Los mandarines de Downing Street están preocupados por una extraña dolencia que, en las últimas décadas, ha probado tener un serio impacto sobre los inquilinos del número 10 de la famosa calle. Se trata de una sensibilidad aguda ante la mínima exposición a Europa y con un curioso factor de contagio sobre el partido que lo aupó a la residencia oficial.
Harold Wilson, Margaret Thatcher, John Major, incluso Tony Blair, vieron cómo los lazos comunitarios amenazaban peligrosamente el margen de su liderazgo. La integración europea genera efectos secundarios en los primeros ministros británicos, en un proceso gradual que, ahora, amenaza con asfixiar a David Cameron hasta convertirse en el nudo gordiano de su mandato.
Como primer gobernante al frente de una coalición en Reino Unido desde la II Guerra Mundial, Cameron tuvo que limar las aristas que atenazaban el encaje de piezas con los liberal-demócratas. Las luces rojas se encendían, sobre todo, al invocar a la Unión Europea, un beneficioso conglomerado para el socio minoritario, que desde el principio, lo situó como condición no negociable en las conversaciones para formar Gobierno.
El premier transigió, ayudado por su saludable sintonía con un Nick Clegg que aportaba su experiencia como burócrata de la Unión Europea. No obstante, las concesiones al referéndum sobre el sistema de voto calmaron el ánimo de los liberales, que, tras la derrota de su apuesta por la reforma, vieron cómo se diluían sus, en principio, líneas irrenunciables.

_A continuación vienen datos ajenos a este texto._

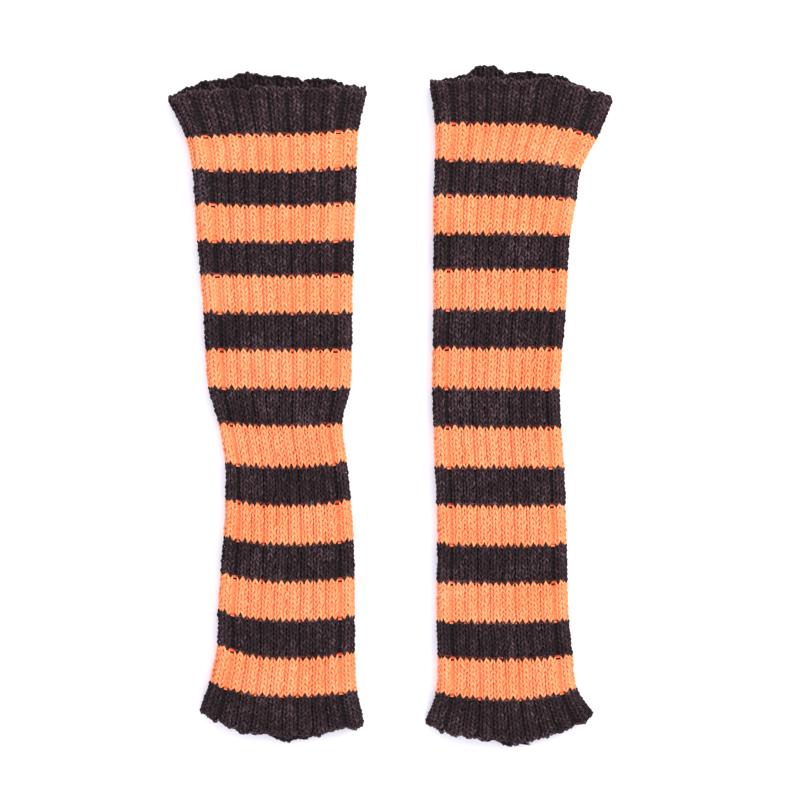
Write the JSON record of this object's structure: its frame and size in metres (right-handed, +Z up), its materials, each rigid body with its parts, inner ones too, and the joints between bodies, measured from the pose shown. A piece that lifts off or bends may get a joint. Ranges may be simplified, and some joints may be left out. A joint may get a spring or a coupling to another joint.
{
  "type": "pair of ribbed knit arm warmers",
  "caption": "Pair of long ribbed knit arm warmers without fingers or thumb holes, striped orange and black, with flared cuffs, lying flat side by side.",
  "frame": {"origin": "centre of the underside of the pair, both sleeves lying flat", "axes": "+Z up from the surface the pair lies on; +Y towards the arm openings and -Y towards the hand openings; +X from the left sleeve to the right sleeve"},
  "size_m": [0.231, 0.349, 0.0134],
  "materials": {
    "orange_yarn": "bright orange acrylic yarn in a two-by-two rib, matt with a little fuzz",
    "black_yarn": "soft black acrylic yarn in a two-by-two rib, matt with a little grey fuzz"
  },
  "bodies": {
    "left_upper": {"left_orange_stripe_1": "orange_yarn", "left_black_stripe_1": "black_yarn", "left_orange_stripe_2": "orange_yarn", "left_black_stripe_2": "black_yarn", "left_orange_stripe_3": "orange_yarn", "left_black_stripe_3": "black_yarn", "left_orange_stripe_4": "orange_yarn", "left_black_stripe_4": "black_yarn", "left_upper_seam": "black_yarn"},
    "left_arm_cuff": {"left_arm_cuff": "black_yarn", "left_bind_off_edge": "black_yarn", "left_arm_cuff_seam": "black_yarn"},
    "left_lower": {"left_orange_stripe_5": "orange_yarn", "left_black_stripe_5": "black_yarn", "left_orange_stripe_6": "orange_yarn", "left_black_stripe_6": "black_yarn", "left_orange_stripe_7": "orange_yarn", "left_black_stripe_7": "black_yarn", "left_orange_stripe_8": "orange_yarn", "left_lower_seam": "black_yarn"},
    "left_hand_cuff": {"left_hand_cuff": "black_yarn", "left_cast_on_edge": "black_yarn", "left_hand_cuff_seam": "black_yarn"},
    "right_upper": {"right_orange_stripe_1": "orange_yarn", "right_black_stripe_1": "black_yarn", "right_orange_stripe_2": "orange_yarn", "right_black_stripe_2": "black_yarn", "right_orange_stripe_3": "orange_yarn", "right_black_stripe_3": "black_yarn", "right_orange_stripe_4": "orange_yarn", "right_black_stripe_4": "black_yarn", "right_upper_seam": "black_yarn"},
    "right_arm_cuff": {"right_arm_cuff": "black_yarn", "right_bind_off_edge": "black_yarn", "right_arm_cuff_seam": "black_yarn"},
    "right_lower": {"right_orange_stripe_5": "orange_yarn", "right_black_stripe_5": "black_yarn", "right_orange_stripe_6": "orange_yarn", "right_black_stripe_6": "black_yarn", "right_orange_stripe_7": "orange_yarn", "right_black_stripe_7": "black_yarn", "right_orange_stripe_8": "orange_yarn", "right_lower_seam": "black_yarn"},
    "right_hand_cuff": {"right_hand_cuff": "black_yarn", "right_cast_on_edge": "black_yarn", "right_hand_cuff_seam": "black_yarn", "right_yarn_end": "black_yarn"}
  },
  "joints": [
    {"name": "pair_spacing", "type": "slide", "parent": "left_upper", "child": "right_upper", "axis": [1, 0, 0], "range_m": [-0.025, 0.12]},
    {"name": "left_arm_cuff_fold", "type": "hinge", "parent": "left_upper", "child": "left_arm_cuff", "pos_m": [-0.0612, 0.14465, 0.0139], "axis": [1, 0, 0], "range_deg": [0, 178]},
    {"name": "left_mid_fold", "type": "hinge", "parent": "left_upper", "child": "left_lower", "pos_m": [-0.0564, -0.00585, 0.0139], "axis": [-1, 0, 0], "range_deg": [0, 165]},
    {"name": "left_hand_cuff_fold", "type": "hinge", "parent": "left_lower", "child": "left_hand_cuff", "pos_m": [-0.0544, -0.14655, 0.0139], "axis": [-1, 0, 0], "range_deg": [0, 178]},
    {"name": "right_arm_cuff_fold", "type": "hinge", "parent": "right_upper", "child": "right_arm_cuff", "pos_m": [0.0668, 0.15065, 0.0139], "axis": [1, 0, 0], "range_deg": [0, 178]},
    {"name": "right_mid_fold", "type": "hinge", "parent": "right_upper", "child": "right_lower", "pos_m": [0.0564, -0.00675, 0.0139], "axis": [-1, 0, 0], "range_deg": [0, 165]},
    {"name": "right_hand_cuff_fold", "type": "hinge", "parent": "right_lower", "child": "right_hand_cuff", "pos_m": [0.0613, -0.14815, 0.0139], "axis": [-1, 0, 0], "range_deg": [0, 178]}
  ]
}
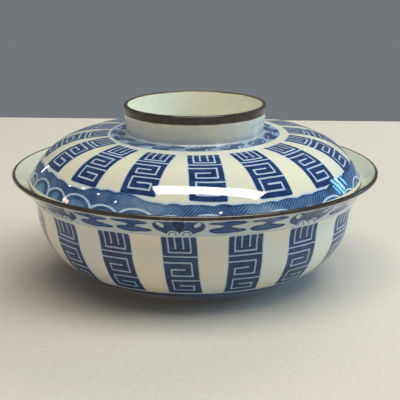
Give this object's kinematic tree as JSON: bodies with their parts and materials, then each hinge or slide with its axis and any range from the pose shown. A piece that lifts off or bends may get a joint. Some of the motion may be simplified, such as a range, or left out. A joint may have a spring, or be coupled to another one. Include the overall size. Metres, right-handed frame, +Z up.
{
  "type": "donburi bowl with lid",
  "caption": "Flared porcelain bowl on a low foot ring, with a domed lift-off lid that sits inside the lip and has a ring grip; blue panels on white, brown lips.",
  "frame": {"origin": "centre of the foot ring's contact face, which is the bottom centre of the whole object", "axes": "+Z up along the axis that bowl and lid share; the object is a body of revolution, so +X and +Y only set the painted panels"},
  "size_m": [0.19, 0.19, 0.0905],
  "materials": {
    "bowl_porcelain": "clear glossy glaze over white porcelain with underglaze blue panels",
    "foot_porcelain": "clear glaze, wiped bare on the contact face",
    "rim_brown_glaze": "dark brown iron glaze, satin",
    "lid_porcelain": "clear glossy glaze over white porcelain with underglaze blue panels and waves",
    "grip_porcelain": "clear glossy glaze over white porcelain",
    "grip_brown_glaze": "dark brown iron glaze, satin"
  },
  "bodies": {
    "bowl": {"bowl_body": "bowl_porcelain", "bowl_foot_ring": "foot_porcelain", "bowl_rim_glaze": "rim_brown_glaze"},
    "lid": {"lid_dome": "lid_porcelain", "lid_grip_ring": "grip_porcelain", "lid_grip_glaze": "grip_brown_glaze"}
  },
  "joints": [
    {"name": "lid_lift", "type": "slide", "parent": "bowl", "child": "lid", "axis": [0, 0, 1], "range_m": [0, 0.08]}
  ]
}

Poco le duró la tregua a Cameron. Sin embargo, la batalla se declaró donde más la podía temer. Los sectores tradicionalmente euroescépticos de su partido llevaban preparando la munición desde la sombra de la oposición. El primer ensayo había sido probado cuando los laboristas rechazaron la convocatoria de un plebiscito sobre el Tratado de Lisboa. David Cameron se había convertido en el gran portavoz de la frustración y juró que repararía el oprobio con la promesa de un plebiscito ante la mínima oportunidad de retomar poderes de Bruselas. Antes de mudarse a la residencia oficial, su apuesta era clara: cualquier cambio que afectase a la soberanía sería sometido a consulta popular.
Las aguas comenzaron a agitarse en Westminster, donde sufrió el mayor desafío a su liderazgo desde que tomase posesión en 2005. Hasta 81 diputados conservadores se rebelaron contra la disciplina interna para reclamar un referéndum sobre la pertenencia a la UE. La pírrica victoria del premier no mitigó el ansia separatista, que se exacerbó ante la tormenta del euro. Las facciones críticas con el proyecto comunitario se reagruparon ante la que ven como ocasión de recuperar competencias.
Última oportunidad
La crisis del euro supondría la oportunidad definitiva para un gradualmente mayor número de conservadores que apuestan por emplearla para redefinir la naturaleza de la relación con Bruselas y, en última instancia, el vínculo en sí mismo. La estocada final, un referéndum de pertenencia a la Unión que los más euroescépticos ven como único destino de la travesía comunitaria.
Las presión obligó a Cameron a hacer auténticos ejercicios de equilibrismo hasta la cumbre de la semana pasada. La espada de Damocles del veto se consumó, para delirio de un amplio porcentaje de diputados conservadores que vieron cómo la cita ha cambiado definitivamente la relación con Bruselas. El objetivo de Cameron, por contra, era sofocar las demandas de referéndum que supondría admitir las propuestas de sus socios comunitarios y que podría conducir en casa a la ruptura de la coalición.
El aislamiento confirmado el viernes convirtió a Cameron en héroe de los euroescépticos. Sin embargo, el elogio es el humo que nubla un detalle. El de un nuevo frente, ya que quedarse al margen cuestiona, en sí mismo, el sentido de seguir en un grupo que, desde ahora, contará con un selecto club del que Londres se ha autoexcluido.